The present invention further includes an LCD display setting button module 30. The LCD display setting button module 30 includes a liquid crystal display screen 302 and multiple buttons 301 electrically connected to the MCU control unit 1. The LCD display setting button module 30 is designed such that upon pressing each button 301, corresponding parameters and values are displayed. Moreover, each button 301 allows for additional adjustment, setting, and fine-tuning of the multiple data messages 41. Thus, users can use the data presented by the LCD display setting button module 30 to understand whether the current driving force adjusted by the electric body 10 matches the electric working head 20 to be replaced. Furthermore, users can monitor and check for any errors in the driving force generated by the drive unit 102, and when errors occur or adjustments are needed during the operation or due to environmental changes, each button 301 can provide fine adjustments. This ensures that the electric body 10 can provide more precise driving force to operate the electric working head 20, as shown in the first figure.

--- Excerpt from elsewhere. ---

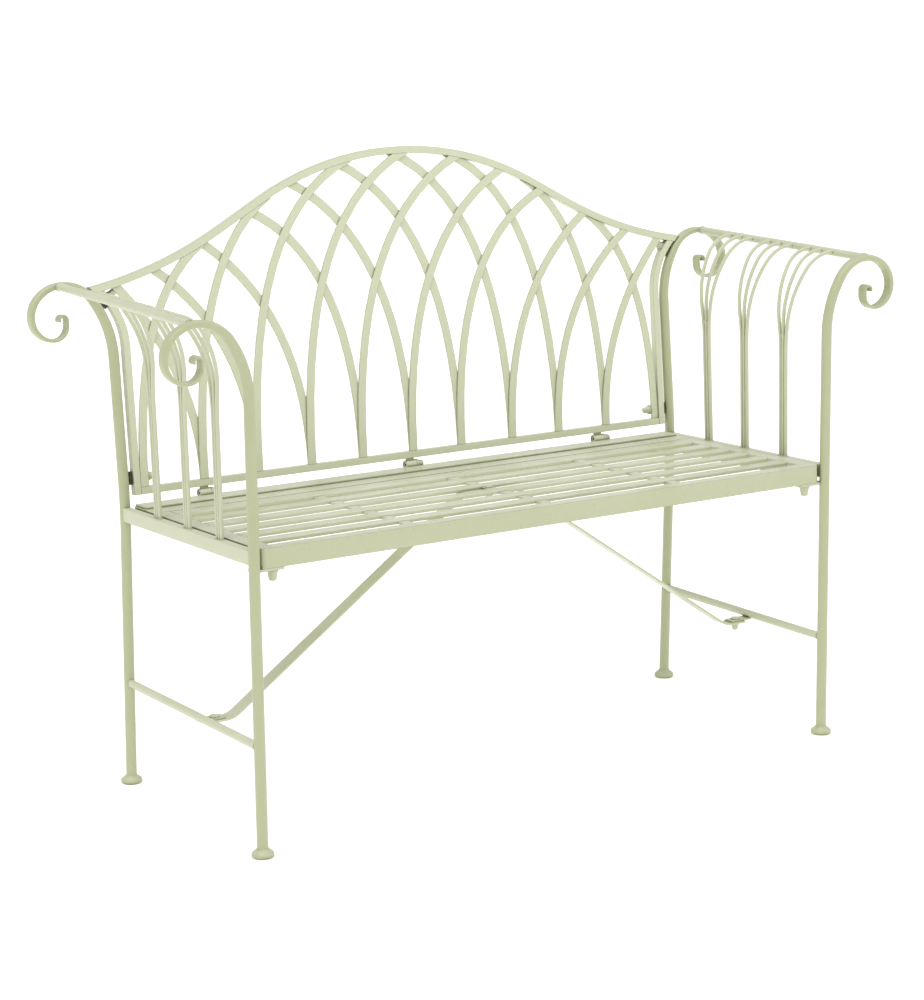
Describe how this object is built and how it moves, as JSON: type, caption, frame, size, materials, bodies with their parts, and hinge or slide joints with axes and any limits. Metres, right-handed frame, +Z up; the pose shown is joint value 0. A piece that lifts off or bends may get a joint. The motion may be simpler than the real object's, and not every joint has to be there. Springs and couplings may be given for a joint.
{
  "type": "garden bench",
  "caption": "Metal garden bench with an arched lattice back, scrolled legs with arm rails over fanned rods, a slatted seat panel and diagonal braces.",
  "frame": {"origin": "centre of the bench's footprint box, on the ground", "axes": "+X to the right of someone facing the front, along the seat; +Y towards the back; +Z up"},
  "size_m": [1.269, 0.4574, 0.9294],
  "materials": {
    "frame_paint": "satin sage-cream paint, worn to olive at the edges and joints",
    "seat_paint": "satin sage-cream paint, a little lighter on the flat tops",
    "back_paint": "satin sage-cream paint with dark olive in the crossings",
    "painted_hardware": "satin sage-cream paint over cap nuts and bolt heads",
    "dark_rubber": "dusty dark rubber discs between the back and the legs",
    "hidden_steel": "plain zinc-plated steel"
  },
  "bodies": {
    "root": {"left_front_leg": "frame_paint", "right_front_leg": "frame_paint", "left_rear_leg": "frame_paint", "right_rear_leg": "frame_paint", "feet": "frame_paint", "left_arm_rail": "frame_paint", "right_arm_rail": "frame_paint", "left_side_rail": "frame_paint", "right_side_rail": "frame_paint", "left_stretcher": "frame_paint", "right_stretcher": "frame_paint", "left_front_rods": "frame_paint", "left_middle_rods": "frame_paint", "left_rear_rods": "frame_paint", "right_front_rods": "frame_paint", "right_middle_rods": "frame_paint", "right_rear_rods": "frame_paint", "seat_tabs": "frame_paint", "brace_tabs": "frame_paint", "seat_front_rail": "seat_paint", "seat_rear_rail": "seat_paint", "seat_left_rail": "seat_paint", "seat_right_rail": "seat_paint", "seat_slat_1": "seat_paint", "seat_slat_2": "seat_paint", "seat_slat_3": "seat_paint", "seat_slat_4": "seat_paint", "seat_slat_5": "seat_paint", "seat_slat_6": "seat_paint", "seat_rear_strip": "seat_paint", "seat_cross_bars": "seat_paint", "seat_back_tabs": "back_paint", "back_top_rail": "back_paint", "back_bottom_rail": "back_paint", "back_left_upright": "back_paint", "back_right_upright": "back_paint", "front_strips_left": "back_paint", "front_strips_middle": "back_paint", "front_strips_right": "back_paint", "rear_strips_left": "back_paint", "rear_strips_middle": "back_paint", "rear_strips_right": "back_paint", "back_tabs": "back_paint", "back_spacers": "dark_rubber", "left_brace": "frame_paint", "right_brace": "frame_paint", "seat_bolts": "painted_hardware", "seat_cap_nuts": "painted_hardware", "back_studs": "hidden_steel", "back_cap_nuts": "painted_hardware", "back_washers": "painted_hardware", "leg_inserts": "hidden_steel", "tab_bolts": "painted_hardware", "tab_cap_nuts": "painted_hardware", "brace_bolts": "painted_hardware", "brace_cap_nuts": "painted_hardware"}
  },
  "joints": []
}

Finally, in order to make the present invention more intelligent, after the aforementioned fine adjustments, in order to provide the ability to continue using the adjusted mode in the future, a data storage unit 5 is further built into the ID data unit 4. After adjusting and setting each data message 41 using the buttons 301, they can be additionally stored in the data storage unit 5. This allows for quick selection of electric working heads 20 with the same driving force in the future, providing users with a faster selection process without the need for further adjustment or setting, as shown in FIG. 1.

While we have shown and described the embodiment in accordance with the present invention, it should be clear to those skilled in the art that further embodiments may be made without departing from the scope of the present invention.